Question

How many elements would a period have maximum comprise of there are ten periods in a periodic table?

Answer 1

Hint: As we know that in the periodic table, the elements are arranged in an increasing order of atomic number. Moving down from up to down represents the group and moving from left to right represents the period. The elements are placed in these groups and periods which together comprise a periodic table.

Complete answer:
There is a formula to solve this question. Let's start solving by using this formula.
\[n\]= number of period
So in this case \[n = 10\] (given)
No. of sub shells \[ = {\left[ {\dfrac{{(n + 2)}}{2}} \right]^2}\]here n=even number
No. of sub shells \[ = {\left[ {\dfrac{{(n + 1)}}{2}} \right]^2}\]here n=odd number
Electron in one subshell is 2 i.e. spin (\[\dfrac{{ + 1}}{2},\dfrac{{ - 1}}{2}\])
Thus the formula for total number of element in the nth period: \[2 \times {\left[ {\dfrac{{n + 2}}{2}} \right]^2}\]
Here $n = 10$, so it can solved as given below
\[ = 2 \times {\left[ {\dfrac{{n + 2}}{2}} \right]^2}\]
Now we can substitute the given value we get,
\[ = 2 \times {\left[ {\dfrac{{10 + 2}}{2}} \right]^2}\]
On simplification we get,
$ = 72$
In a periodic table there are a total of seven rows which represent periods and a total of $18$ columns which represent groups. Generally metals are placed on the left while non-metals are placed on the right.
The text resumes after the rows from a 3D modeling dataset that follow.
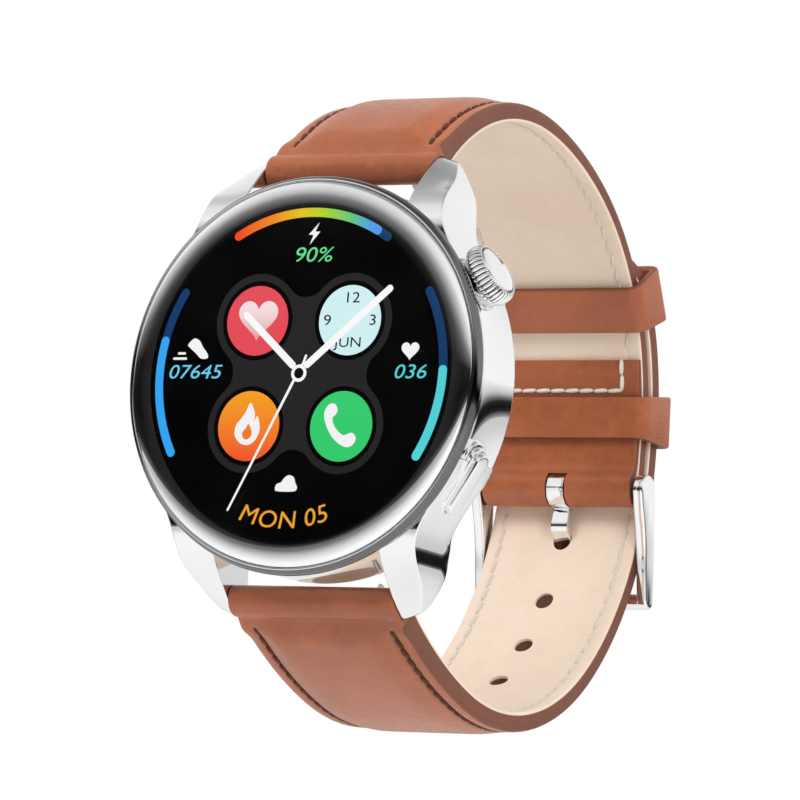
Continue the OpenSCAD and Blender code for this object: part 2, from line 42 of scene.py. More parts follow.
# The screen faces -Y, 12 o'clock is +Z and the crown is at +X. Shapes are worked
# out in millimetres and brought to metres when their object is made.

view = {"azimuth": 29.9, "elevation": -8.23, "roll": 4.72, "distance": 695.0,
        "target": (0, 18.8, 0), "offset": (-3.19, 1.92), "lens": 264.7}
studio = {"floorZ": -130, "floorSize": 1600, "floorColour": (0.86, 0.86, 0.86),
          "skyStops": [(0.0, 0.85), (0.40, 0.95), (0.5, 1.0), (0.60, 1.0), (0.78, 0.95), (0.90, 0.85),
                       (0.95, 0.42), (1.0, 0.28)],
          "bandStops": [(0.0, 0.008), (0.45, 0.02), (0.8, 0.2), (1.2, 0.6), (2.0, 1.0)],
          "front": (-0.1, -0.99, 0), "bandHalf": (0.075, 0.20), "bandMiddle": (0.0, 0.08),
          "turnover": (-0.35, 0.3)}
lamps = {"keyLight": {"at": (-260, -420, 420), "aim": (0, 15, 0), "size": (260, 260), "power": 1.5},
         "topLight": {"at": (60, 120, 520), "aim": (0, 30, 0), "size": (420, 300), "power": 1.0},
         "sideLight": {"at": (480, -260, 160), "aim": (0, 30, 0), "size": (200, 300), "power": 1.0}}


def makeCamera():
    az, el, roll = (math.radians(view[key]) for key in ("azimuth", "elevation", "roll"))
    back = Vector((math.sin(az) * math.cos(el), -math.cos(az) * math.cos(el), math.sin(el)))
    flat = Vector((math.cos(az), math.sin(az), 0))
    level = back.cross(flat)
    right = math.cos(roll) * flat + math.sin(roll) * level
    up = math.cos(roll) * level - math.sin(roll) * flat
    place = (Vector(view["target"]) + right * view["offset"][0] + up * view["offset"][1]
             + back * view["distance"])
    data = bpy.data.cameras.new("camera")
    data.lens = view["lens"]
    data.sensor_width = 36
    data.clip_start = 0.05
    data.clip_end = 20
    camera = bpy.data.objects.new("camera", data)
    camera.matrix_world = Matrix.Translation(place * mm) @ Matrix((right, up, back)).transposed().to_4x4()
    scene.collection.objects.link(camera)
    scene.camera = camera


makeCamera()
scene.view_settings.view_transform = "Standard"


# Materials: each is a short chain of nodes on Object coordinates or on the piece's own UV map.
def startMaterial(name, colour, roughness, metallic=0.0):
    material = bpy.data.materials.new(name)
    material.use_nodes = True
    tree = material.node_tree
    shader = tree.nodes["Principled BSDF"]
    shader.inputs["Base Color"].default_value = (*colour, 1)
    shader.inputs["Roughness"].default_value = roughness
    shader.inputs["Metallic"].default_value = metallic
    return material, tree, shader


def addNode(tree, kind, values=None, **settings):
    node = tree.nodes.new("ShaderNode" + kind)
    for key, value in settings.items():
        setattr(node, key, value)
    for key, value in (values or {}).items():
        node.inputs[key].default_value = value
    return node


def objectPoint(tree, stretch=(1, 1, 1)):
    place = addNode(tree, "TexCoord")
    shift = addNode(tree, "Mapping", {"Scale": stretch})
    tree.links.new(place.outputs["Object"], shift.inputs["Vector"])
    return shift.outputs["Vector"]


def ramp(tree, factor, stops):
    node = addNode(tree, "ValToRGB")
    band = node.color_ramp
    while len(band.elements) < len(stops):
        band.elements.new(0.5)
    for element, (place, colour) in zip(band.elements, stops):
        element.position = place
        element.color = (*colour, 1)
    tree.links.new(factor, node.inputs["Fac"])
    return node.outputs["Color"]


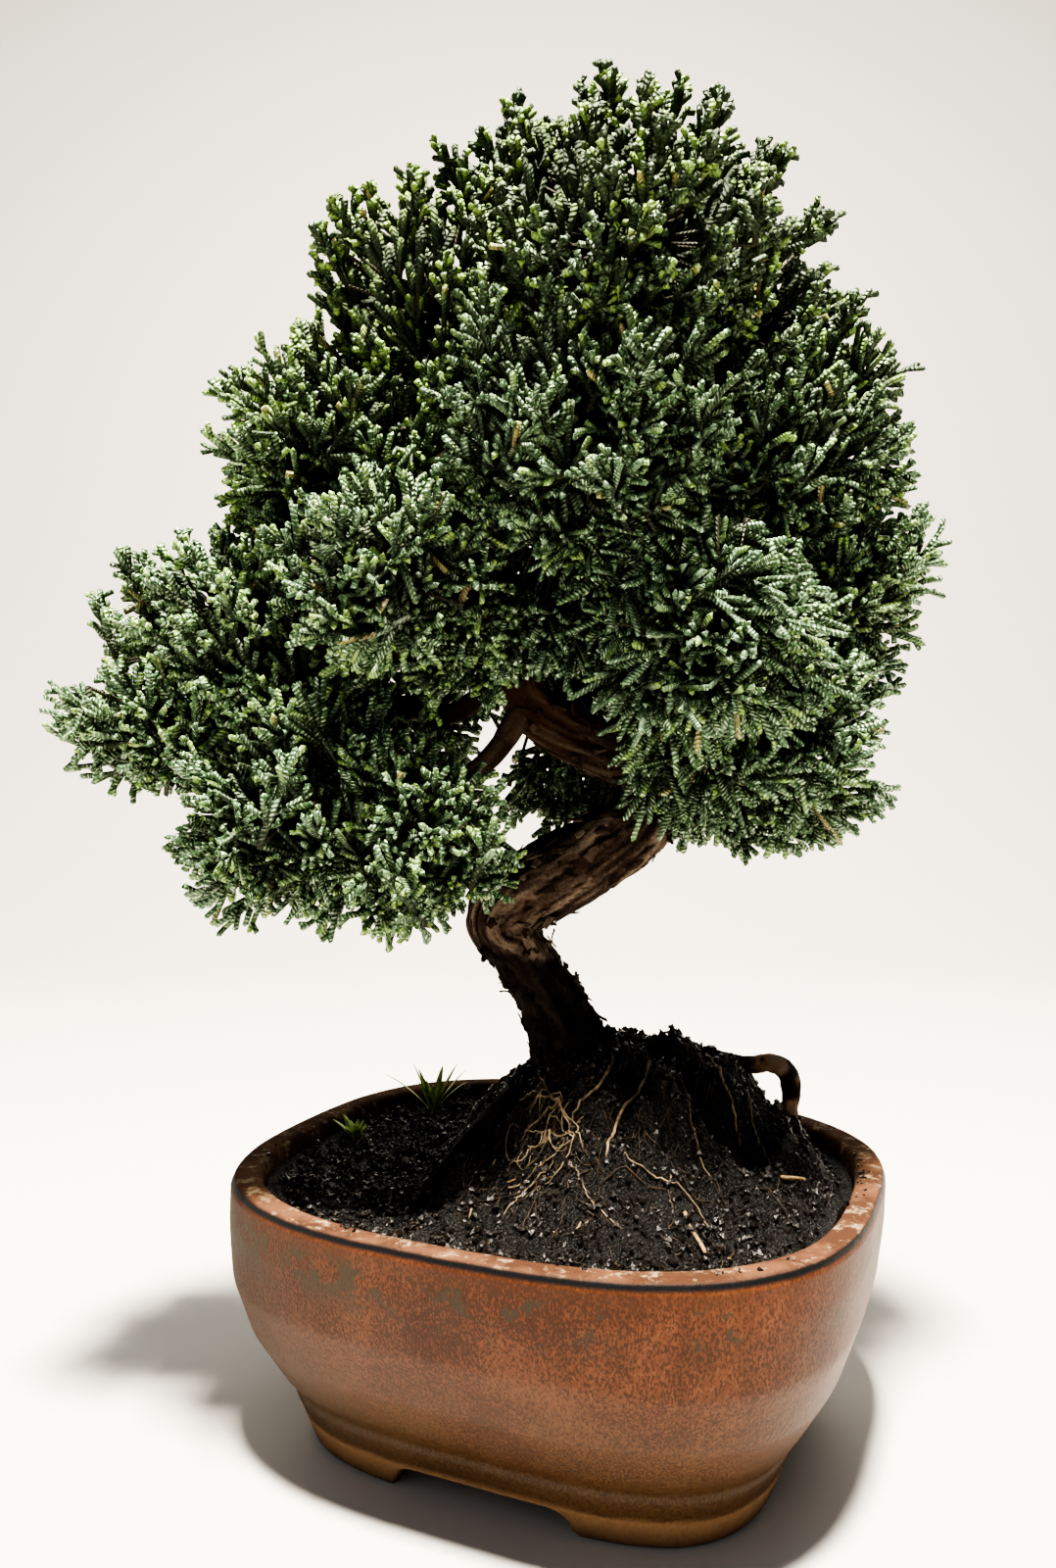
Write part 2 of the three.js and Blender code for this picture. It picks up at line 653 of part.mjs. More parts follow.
const woodHole = makeWood(GAP);
const soilCutters = [onPot(woodHole)];
for (const side of [-1, 1]) {
  const reach = SCREEN.side + 2 * GAP;
  const top = POT.floorZ + GAP + SCREEN.thickness + GAP;
  const pocket = box(reach, reach, 4, side * POT.drainOffset, 0, top - 2);
  soilCutters.push(toSolid(pocket));
}
Object.values(WEEDS).forEach((weed, index) => soilCutters.push(onPot(makeWeed(weed, index + 5, GAP))));
Object.values(STRAWS).forEach((straw) => soilCutters.push(onPot(makeStraw(straw, GAP))));

addPiece(bonsai, 'pot', makePot(), 'pot');
addPiece(bonsai, 'drain_screen_left', makeScreen(-1), 'screen');
addPiece(bonsai, 'drain_screen_right', makeScreen(1), 'screen');
addPiece(bonsai, 'soil', makeSoil(soilCutters), 'soil');
addPiece(tree, 'wood', makeWood(), 'wood');
const padSolids = makePads(woodHole);
Object.keys(PADS).forEach((name, index) => addPiece(tree, `foliage_${name}`, padSolids[index], 'foliage'));
Object.entries(WEEDS).forEach(([name, weed], index) => addPiece(tree, name, makeWeed(weed, index + 5), 'weed'));
Object.entries(STRAWS).forEach(([name, straw]) => addPiece(tree, name, makeStraw(straw), 'straw'));

// The origin is under the middle of the whole object, on the surface that the feet stand on.
bonsai.updateMatrixWorld(true);
const bounds = new THREE.Box3().setFromObject(bonsai, true);
const middle = bounds.getCenter(new THREE.Vector3());
bonsai.position.set(-middle.x, -middle.y, -bounds.min.z);

export default bonsai;
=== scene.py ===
"""Kishu juniper bonsai in a glazed pot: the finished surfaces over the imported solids.

Lengths are in millimetres until a piece's points are turned into metres of the row frame. The tree
is laid out in a front frame, X to the viewer's right and Y away from the viewer, which stands
turned on the pot; the pot and the soil's outline are laid out along the pot's own sides.
"""

import logging
import math
from dataclasses import dataclass
from enum import Enum

import bpy
import numpy as np
from bpy.types import Material, Node, NodeSocket, NodeTree, Object
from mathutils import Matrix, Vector
from numpy.random import Generator


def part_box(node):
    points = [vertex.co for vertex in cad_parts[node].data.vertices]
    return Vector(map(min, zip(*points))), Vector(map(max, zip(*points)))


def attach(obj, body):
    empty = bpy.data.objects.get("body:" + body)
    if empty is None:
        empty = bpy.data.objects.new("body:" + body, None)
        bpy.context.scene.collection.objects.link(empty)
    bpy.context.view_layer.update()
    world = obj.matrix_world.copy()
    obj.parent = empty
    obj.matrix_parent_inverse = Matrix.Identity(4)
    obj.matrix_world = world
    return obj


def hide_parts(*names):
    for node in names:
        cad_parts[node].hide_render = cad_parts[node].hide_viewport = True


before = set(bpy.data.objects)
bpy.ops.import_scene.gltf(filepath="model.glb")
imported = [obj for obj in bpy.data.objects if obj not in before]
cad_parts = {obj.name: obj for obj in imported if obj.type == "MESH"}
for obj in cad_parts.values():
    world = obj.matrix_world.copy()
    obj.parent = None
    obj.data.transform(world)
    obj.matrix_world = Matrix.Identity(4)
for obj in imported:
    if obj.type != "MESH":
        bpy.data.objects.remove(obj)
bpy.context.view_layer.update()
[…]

An example of group $17$ elements are the halogens; and group $18$ are the noble gases.

Note:
We need to remember that the metal and nonmetals can be further classified into subcategories that show a graduation from metallic to non-metallic properties, when going left to right in the rows. The metals may be subdivided into the highly reactive alkali metals, less reactive alkaline earth metals, lanthanides and actinides and transition metals that also have its sub class which has inner transition metals.